Dat klinkt vaak zeer gewichtig – dat ís het ook –, maar is eigenlijk bijzonder mooi en bevrijdend! Wat Jezus aanzegt voor zijn leerlingen, is niet minder dan ‘het volle leven’! Hij wijst een weg – de ‘Wegwijzing’ die hij zelf van zijn Vader meekreeg – naar een leven in vertrouwen. (Je moet het je eens proberen voor te stellen, wat het met je zou doen als je vanaf nu enkel nog vanuit vertrouwen zou leven!)
En wat is die weg? Daarvoor moeten we naar álle woorden van Jezus luisteren en ál zijn daden in acht nemen. Het héle Evangelie (in z’n vier versies) leren kennen: ‘in kennis geraken met Jezus’ dus! Want als we met hém meegaan, komen we bij de Vader uit …
Joh.13,16-20 (29/4/2021)
[Na de voetwassing zei Jezus tegen zijn leerlingen:]
“Amen, amen, ik zeg julllie: Een dienaar is niet groter dan zijn heer, een gezant niet groter dan wie hem gezonden heeft. Als je dit weet, gezegend ben je als je het ook doet.

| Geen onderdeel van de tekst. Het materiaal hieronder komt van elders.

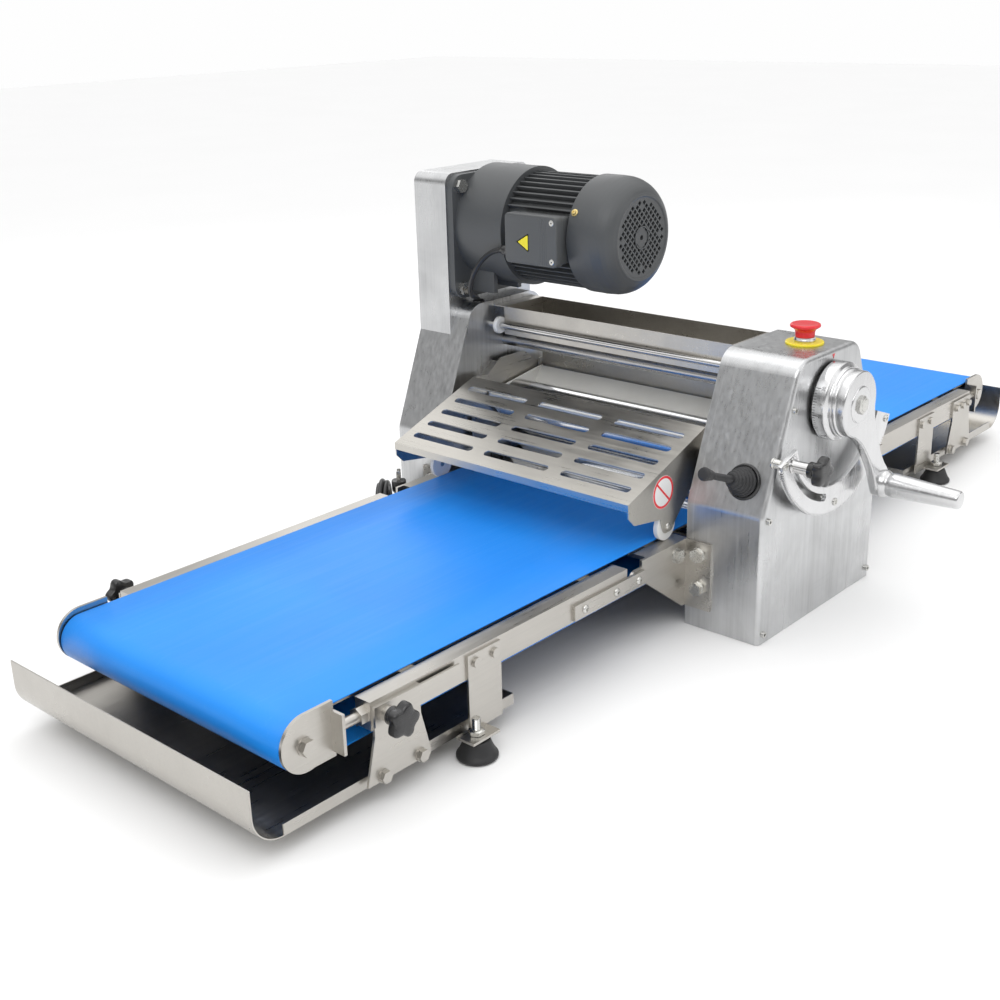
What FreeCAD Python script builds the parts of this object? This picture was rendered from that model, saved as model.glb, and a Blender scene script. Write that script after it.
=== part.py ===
"""Table-top dough sheeter with two folding conveyor tables.

+X runs along the conveyors, +Y from the operator's side to the motor's side and +Z up.
The origin lies midway between the two housings, on the bench that they stand on.
"""
import FreeCAD, Part
import math
import os
import re
import Sketcher

# Driving dimensions in millimetres.
SIZES = {
    # housings
    "inner_face": 224.0,        # half the clear width between the housings
    "plate_thick": 10.0,        # walls that carry the rollers
    "operator_outer": 339.0,
    "motor_outer": 318.0,
    "cast_wall": 8.0,
    "cover_thick": 4.0,
    "foot_half": 151.0,         # half length of a housing at the bench
    "shoulder_z": 177.0,
    "roof_half": 76.3,
    "roof_z": 367.0,
    "roof_round": 30.0,
    "shoulder_round": 20.0,
    "rim_round": 6.0,
    "tower_half": 94.0,
    "tower_inner": 254.0,
    "tower_top": 562.0,
    "tower_root": 322.0,
    "tower_round": 16.0,
    "bench_bolt_x": 110.0,
    "bench_bolt_y": 280.0,
    "bench_hole": 5.25,
    "tie_x": 112.0,
    "tie_z": 40.0,
    "tie_bar": 10.0,
    "rest_bar": 5.0,
    "rest_bar_x": 31.0,
    "rest_bar_z": 331.0,
    "rear_bar_x": 45.0,
    # belts
    "belt_half": 200.0,
    "belt_thick": 2.0,
    "belt_top": 129.5,
    "belt_bend": 27.5,          # inner radius of the belt's turn
    "roll_clear": 0.3,
    "nose_reach": 803.0,
    "drive_reach": 78.0,
    "fold_reach": 265.0,
    "fold_z": 104.0,
    "belt_parting": 19.0,       # half the gap between the two halves of a belt at the fold
    # sheeting rollers
    "roller": 42.0,
    "roller_half": 204.0,
    "journal": 15.0,
    "roller_gap": 25.0,
    "bearing_outer": 31.0,
    "run_fit": 0.05,
    "drive_shaft": 10.0,
    "block_half": 26.0,
    "block_high": 28.0,
    "lift_up": 12.2,
    "lift_down": 24.3,
    "slide_fit": 0.3,
    # gap lever, dial and sector
    "shaft_z": 302.0,
    "gap_shaft": 10.0,
    "pinion": 20.8,
    "rack_x": 21.2,
    "rack_thick": 10.0,
    "dial": 52.0,
    "dial_back": 343.0,
    "dial_front": 367.0,
    "hub": 45.5,
    "hub_front": 379.0,
    "arm_half": 15.0,
    "grip_x": 85.0,
    "grip_z": 170.0,
    "grip_back": 385.0,
    "grip_end": 494.0,
    "grip_small": 12.0,
    "grip_big": 17.0,
    "sector_outer": 154.0,
    "sector_inner": 113.5,
    "sector_back": 351.0,
    "sector_thick": 6.0,
    "sector_start": 200.0,
    "sector_sweep": 140.0,
    "slot_radius": 128.8,
    "slot_half": 5.0,
    "slot_start": 203.0,
    "slot_sweep": 54.0,
    "stop_angle": 206.8,
    "stop_stud": 4.0,
    "star_knob": 20.5,
    "star_deep": 24.0,
    # roller side plates and guards
    "side_plate": 212.0,
    "side_plate_thick": 2.0,
    "cheek_inner": 208.5,
    "cheek_thick": 2.0,
    "guard_pin_x": 72.0,
    "guard_pin_z": 247.0,
    "guard_pin": 5.0,
    "guard_front_x": 264.0,
    "guard_front_z": 201.0,
    "guard_rear_x": 93.0,
    "guard_rear_z": 262.0,
    "guard_sheet": 2.0,
    "guard_slot": 5.5,          # half the width of a slot
    "guard_slot_half": 57.0,
    "guard_slot_pitch_x": 29.5,
    "guard_slot_pitch_y": 137.5,
    "guard_slot_first_x": 120.0,
    "wheel": 20.2,
    "wheel_x": 176.0,
    "wheel_inner": 201.6,
    "wheel_wide": 6.0,
    "wheel_pin": 4.0,
    "scraper_thick": 3.0,
    "scraper_clear": 0.7,       # from a roller to the scrapers' edges
    # flour box
    "box_low_x": -24.0,
    "box_high_x": 66.0,
    "box_bottom": 316.0,
    "box_rim": 359.0,
    "box_half": 205.0,
    "box_sheet": 1.5,
    # tables
    "rail_outer": 225.5,
    "rail_wide": 23.0,
    "rail_bottom": 91.8,
    "rail_top": 125.5,
    "rail_wall": 2.0,
    "rail_end": 730.0,
    "rail_start": 285.0,
    "cross_tube": 20.0,
    "bed_thick": 3.0,
    "strap_thick": 4.0,
    "strap_half": 10.0,
    "strap_far": 395.0,
    "strap_near": 252.0,
    "fold_pin": 4.0,
    "bracket_thick": 4.0,
    "bracket_low": 29.0,
    "bracket_flange": 265.0,
    "flange_stop": 240.0,
    "nose_plate": 33.0,
    "nose_plate_rise": 3.0,
    "nose_plate_inner": 202.0,
    "nose_plate_thick": 4.0,
    "nose_flange_x": 763.0,
    "nose_shaft": 8.0,
    "tension_rod": 6.0,
    "rod_y": 214.0,
    "rod_z": 108.6,
    "rod_tail": 690.0,
    "knob_x": 712.0,
    "knob_z": 108.0,
    "knob_back": 238.0,
    "fitting_thick": 3.0,
    "foot_plate_low_x": 529.0,
    "foot_plate_high_x": 584.0,
    "foot_flange_z": 26.0,
    "foot_x": 585.0,
    "foot_y": 239.0,
    "foot_pad": 24.5,
    "foot_top": 15.2,
    "foot_high": 23.0,
    "foot_stem": 5.0,
    # catch trays
    "tray_start": 500.0,
    "tray_beyond": 47.0,        # from the nose roller's axis to the tray's bend
    "tray_turn": 38.0,
    "tray_floor": 24.0,
    "tray_half": 220.0,
    "tray_sheet": 1.5,
    "tray_side_z": 38.0,
    "tray_lip_z": 94.0,
    "tray_bolt_z": 34.5,
    # gear motor
    "motor_z": 483.0,
    "output_z": 468.0,
    "flange_half": 92.0,
    "flange_thick": 12.0,
    "flange_round": 22.0,
    "flange_bolt": 76.0,
    "gearcase": 87.0,
    "gearcase_end": 153.0,
    "motor_frame": 72.0,
    "fin_tip": 80.8,
    "fin_thick": 2.5,
    "frame_end": 31.0,
    "cowl": 83.5,
    "cowl_wall": 2.5,
    "cowl_face": 62.0,
    "cowl_end": -37.0,
    "cowl_turn": -12.0,
    "fan": 58.0,
    "sprocket": 40.0,
    "chain_y": 286.0,
    "chain_wide": 6.0,
    "output_shaft": 12.0,
    # controls
    "stop_button": 20.4,
    "stop_ring": 25.5,
    "stop_x": 13.6,
    "stop_y": -291.5,
    "stick_y": -299.5,
    "stick_z": 216.0,
    "stick_long": 104.0,
    "boot_long": 34.0,
    "stick_pivot": 6.5,
    "boot": 20.0,
    "stick": 5.0,
    # mains lead
    "cord": 3.75,
    "gland_x": -181.0,
    "gland_y": 290.0,
    "gland_z": 36.0,
    "coil_x": -227.0,
    "coil_y": 281.0,
    "coil_turn": 42.2,          # angle of the coil's plane from the XZ plane
    "coil": 48.0,
    "coil_bundle": 10.4,
    "plug_along": -6.0,         # the plug's place along and across the coil's plane
    "plug_across": -25.2,
    "plug_z": 90.0,
    "plug_high": 29.0,
    "plug_half": 11.5,
}
FRONT, REAR = -1, 1             # the two conveyors, at -X and at +X
NEAR, FAR = -1, 1               # the operator's side and the motor's side
SIDES = ((FRONT, "front"), (REAR, "rear"))
X_AXIS, Y_AXIS, Z_AXIS = FreeCAD.Vector(1, 0, 0), FreeCAD.Vector(0, 1, 0), FreeCAD.Vector(0, 0, 1)
TURNS = {
    "X": FreeCAD.Rotation(Y_AXIS, 90),
    "Y": FreeCAD.Rotation(X_AXIS, -90),
    "Z": FreeCAD.Rotation(),
}
OTHERS = {"X": ("Y", "Z"), "Y": ("X", "Z"), "Z": ("X", "Y")}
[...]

Ik zeg dit niet over jullie allemaal. Ik weet wie ik heb uitgekozen, maar het is opdat de Schrift vervuld zou worden: ‘Die aanzat aan mijn tafel, heft zijn hiel tegen mij op.’ [Ps.41,10b] Vanaf nu zeg ik het jullie voor het gebeurt, opdat, wanneer het gebeurt, je zou vertrouwen dat ik het ben.
Amen, amen, ik zeg jullie: Als iemand verwelkomt wie ik zend, verwelkomt hij mij; en als iemand mij verwelkomt, verwelkomt hij wie mij gezonden heeft.”

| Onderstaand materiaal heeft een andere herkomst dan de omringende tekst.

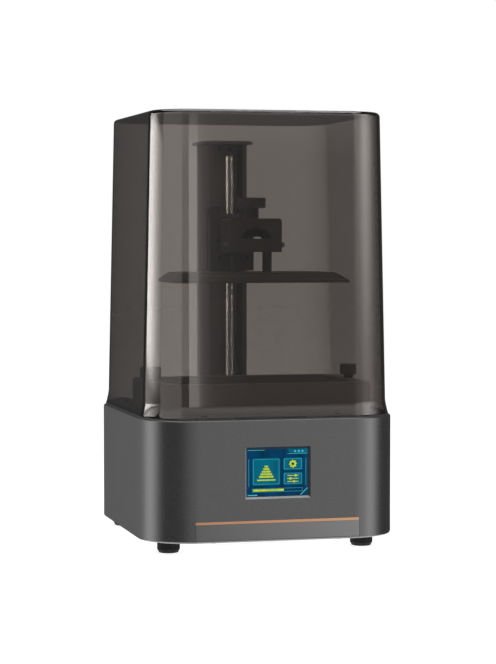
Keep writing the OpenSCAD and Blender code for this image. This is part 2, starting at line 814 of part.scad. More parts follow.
base_shell();
bottom_plate();
rubber_feet();
foot_screws();
plate_screws();
top_deck();
deck_screws();
protective_glass();
mask_lcd();
light_housing();
lens_plate();
led_board();
led_array();
heatsink();
fan_frame();
fan_rotor();
mainboard();
board_parts();
board_standoffs();
power_inlet();
switch_housing();
power_rocker();
usb_port();
screen_bezel();
touch_panel();
display_module();
strip_plate();
accent_line();
z_column();
column_cap();
column_foot();
column_bolts();
guide_rail();
rail_screws();
guide_block();
z_motor();
motor_standoffs();
shaft_coupler();
lead_screw();
lead_nut();
carriage();
carriage_screws();
limit_sensor();
sensor_flag();
platform_arm();
levelling_ball();
clamp_block();
platform_mount();
side_screws();
platform_posts();
build_platform();
clamp_knob();
vat_frame();
vat_film();
film_ring();
ring_screws();
vat_knob_left();
vat_knob_right();
hood_shell();
hood_seal();
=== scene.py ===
import bmesh
import bpy
import json
import math
from mathutils import Matrix, Vector

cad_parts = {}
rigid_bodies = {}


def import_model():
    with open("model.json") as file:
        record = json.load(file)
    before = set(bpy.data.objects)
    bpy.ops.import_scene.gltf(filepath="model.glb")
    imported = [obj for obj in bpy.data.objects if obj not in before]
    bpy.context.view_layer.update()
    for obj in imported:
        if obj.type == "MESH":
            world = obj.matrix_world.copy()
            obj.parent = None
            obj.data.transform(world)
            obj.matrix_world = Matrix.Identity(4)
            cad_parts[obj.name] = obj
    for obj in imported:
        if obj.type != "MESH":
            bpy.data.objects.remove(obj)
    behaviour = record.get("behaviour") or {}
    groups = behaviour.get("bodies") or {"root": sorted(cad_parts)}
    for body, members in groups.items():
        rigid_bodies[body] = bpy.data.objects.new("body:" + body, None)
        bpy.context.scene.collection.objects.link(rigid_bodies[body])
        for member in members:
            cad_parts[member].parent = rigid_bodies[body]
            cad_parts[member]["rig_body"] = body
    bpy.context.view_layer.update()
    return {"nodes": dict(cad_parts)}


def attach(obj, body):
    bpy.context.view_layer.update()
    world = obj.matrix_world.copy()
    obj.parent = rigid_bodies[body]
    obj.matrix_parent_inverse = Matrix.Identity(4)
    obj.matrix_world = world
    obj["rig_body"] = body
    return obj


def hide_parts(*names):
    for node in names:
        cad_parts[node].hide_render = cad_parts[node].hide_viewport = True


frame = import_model()
nodes = frame["nodes"]
mm = 0.001      # the frame is in metres
print("frame loaded:", len(nodes), "solids")

cameraSettings = {
    "azimuth": 0.2531,      # radians to the left of straight on
    "pitch": 0.0458103,     # radians downwards
    "distance": 1.945175,   # from the machine's middle line, along the floor
    "height": 0.276703,
    "lens": 115.335,
    "sensor": 36,
    "clip": (0.05, 50),
    "shiftX": 0.007614,
}


def makeCamera(values):
    data = bpy.data.cameras.new("camera")
    data.lens = values["lens"]
    data.sensor_width = values["sensor"]
    data.shift_x = values["shiftX"]
    data.clip_start, data.clip_end = values["clip"]
    camera = bpy.data.objects.new("camera", data)
    azimuth, distance = values["azimuth"], values["distance"]
    camera.location = (-math.sin(azimuth) * distance, -math.cos(azimuth) * distance, values["height"])
    camera.rotation_euler = (math.pi / 2 - values["pitch"], 0, -azimuth)
    bpy.context.scene.collection.objects.link(camera)
    bpy.context.scene.camera = camera


stageSettings = {
    "floorHalf": 6.0,
    "floorColor": (0.55, 0.55, 0.55, 1),
    "floorRoughness": 0.9,
    "floorSpecular": 0.1,
    "floorGlow": 0.73,      # lifts the floor to white where nothing shades it
    "roomLevel": 0.5,       # how strongly the room lights the machine
    "mirrorLevel": 0.08,    # how bright the room is in reflections, beside the soft boxes
    "innerLevel": 0.16,     # and in reflections under the hood
    "seenLevel": 1.0,       # and behind the machine
    # light from above: place, size across and up, brightness, point it faces
    "lamps": {
        "topPanel": ((-0.1, 0.1, 2.3), (2.0, 2.0), 1.2, (0, 0, 0.2)),
        "frontTop": ((0, -1.8, 2.2), (3.0, 0.9), 1.6, (0, 0, 0.2)),
    },
}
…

Jezus stelt zijn leerlingen voor een ultieme keuze: het is vóór of tégen hem! Jawel, het gebeurt ook dat leerlingen tégen hem kiezen! (Blijkbaar is het van alle tijden, want het staat al als spreuk in de Psalmen: “Die aanzat aan mijn tafel, heft zijn hiel tegen mij op.”)
Wellicht denken we nu: Maar ík zal niet tégen hem kiezen! Nee, ík ben een goede leerling.
Laten we nog even aannemen dat dat ongeveer waar is; dat wij geen al te flagrante dingen zeggen of doen die tegen Jezus ingaan – alhoewel …
maar betekent dat dan dat wij wél knielen om de anderen – álle anderen, ook wie ‘onder’ ons staat, ook wie ons verloochent en verraadt, ook wie ‘met vuile voeten’ door het leven gaat (al of niet letterlijk) – de voeten te wassen?
Zijn wij niet in veel gevallen nogal halfslachtig: noch het een, noch het ander …?
Welk beeld geven wij dan van hem mee als wij in zijn naam gezonden worden?